By the time we made it to the NCR, the moon was already up. We had to traverse the length of the capital to make it to our hotel on the other side, in Noida. Another arduous and testing journey. Driving in Delhi is a feat in itself. You have to remain vigilant, quick, slow and calm. You never know who you may end up offending here and you definitely do not want to rub somebody the wrong way here, literally and figuratively. And so, after a solid helping of galouti kebab and chicken tikkas at the Moti Mahal in Noida, our drive ended on a sumptuous note. We were ready and prepped for the Auto Expo 2018 and hope you liked our coverage of Asia’s largest auto show across our digital and social platforms, not to mention the March issue of this magazine.

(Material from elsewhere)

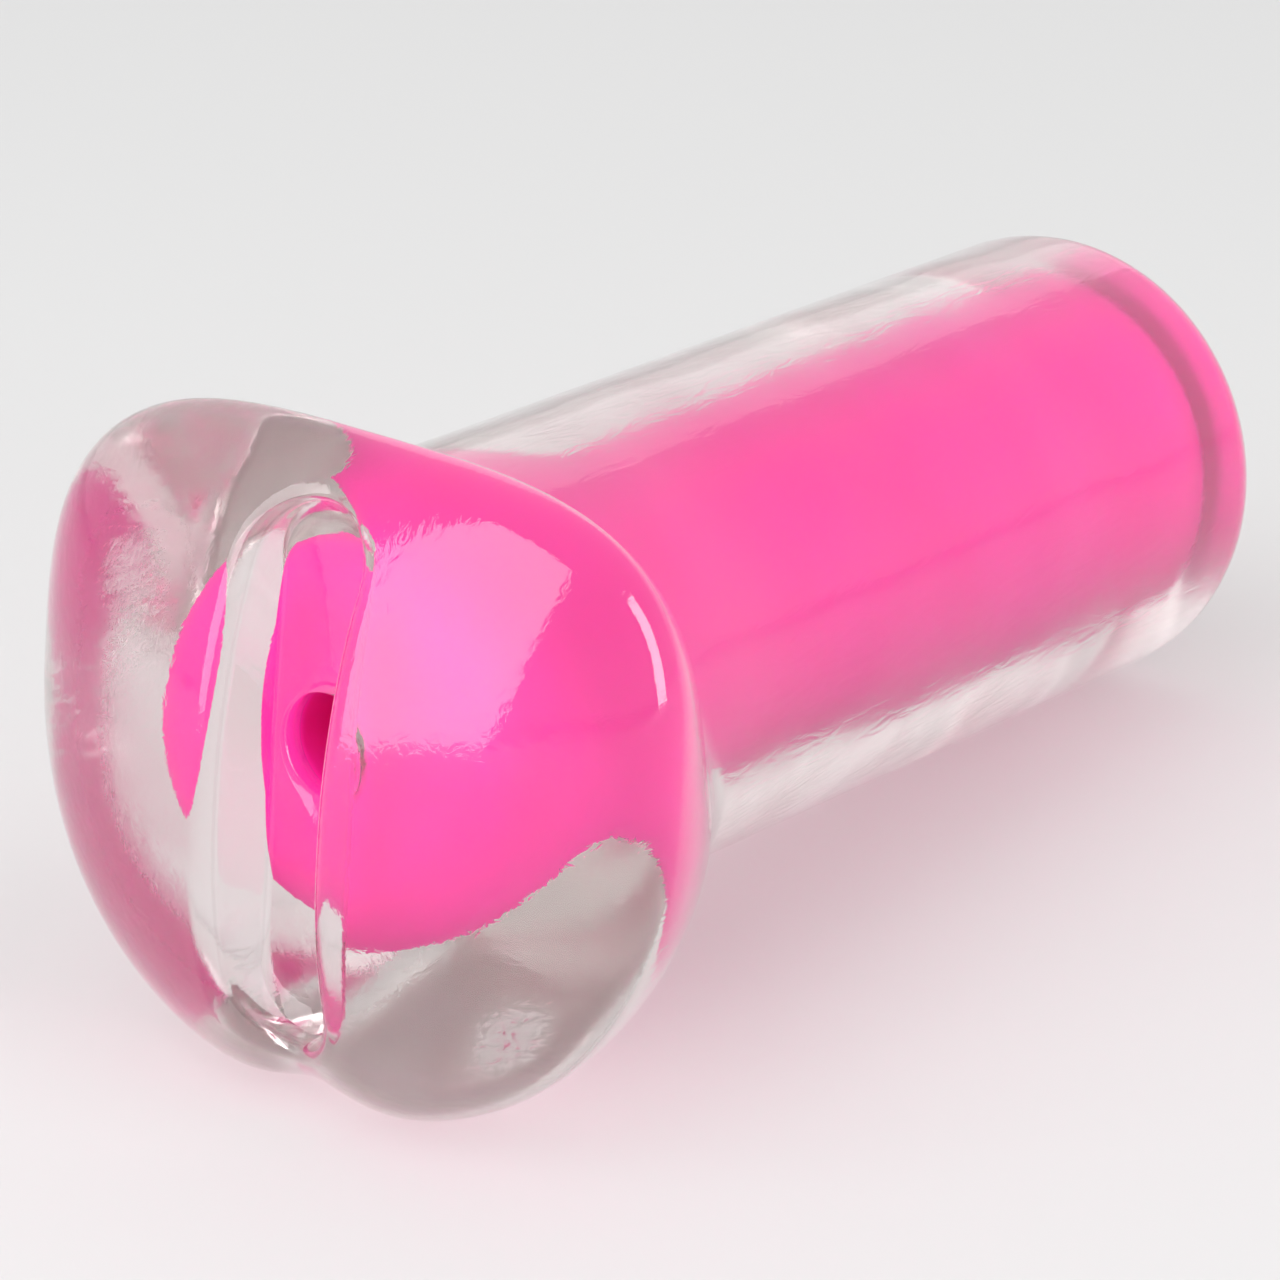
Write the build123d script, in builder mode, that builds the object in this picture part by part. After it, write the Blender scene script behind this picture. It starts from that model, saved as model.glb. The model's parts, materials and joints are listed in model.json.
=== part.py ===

Not that the Hyundai Verna went to sleep. It ferried the entire team back and forth to the show grounds in Greater Noida. It made trips to the printers who did the official SIAM Show Daily. At the end of the day everybody fought over its keys, an escape from the hustle and bustle of the show as well as the NCR. Through it all, the Hyundai Verna remained unfazed and did everything we asked of it. We drove the wheels off it, cruised along and trundled gingerly in traffic. It aced every task. She was surefooted and didn’t give us an ounce of trouble. Despite the boot loaded to the max, she did not float or bottom out, a major bugbear of the past. Most of all, I didn’t get any butterflies in my stomach the night before I was to drive back to Pune after the Expo, the Hyundai Verna gives you that confidence to tackle road trips and every surprise our Indian highways enjoy throwing at you, without skipping a heartbeat.